John Wesley "Jack" Coombs (November 18, 1882 – April 15, 1957), nicknamed Colby Jack after his alma mater, was a pitcher in Major League Baseball who played with the Philadelphia Athletics (1906-1914), Brooklyn Robins (1915-1918), and Detroit Tigers (1920). Coombs set a number of records in the American League and World League which stand to this day, and, when he won 31 games while losing nine in 1910, he became one of only 13 pitchers to win 30 games in a season since 1900.

Born in LeGrand, Iowa, Coombs was a 1906 graduate of Colby College in Waterville, Maine, where he was a chemistry major and a member of Delta Upsilon. He also participated in football, track, and tennis. Colby's baseball field is named for him.

Three weeks after graduating, he pitched in his first major league game for Philadelphia.

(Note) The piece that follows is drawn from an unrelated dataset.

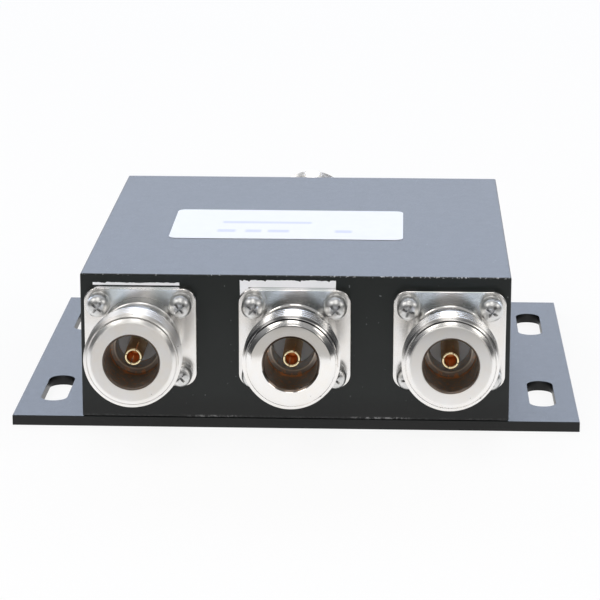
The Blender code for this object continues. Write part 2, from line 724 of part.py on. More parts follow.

His best season was 1910. Besides his record of 31-9, he led the American League in wins (31), games played (45), and shutouts (13). He also won three games in the 1910 World Series, in which the Athletics defeated the Chicago Cubs. He made appearances in the 1911 and 1916 World Series. In 1919, he was the manager of the Philadelphia Phillies for one season before he returned to playing.

Coombs became a championship-winning coach at Duke University (1929-1952) who sent many players to the majors. Duke University's baseball field is named after him.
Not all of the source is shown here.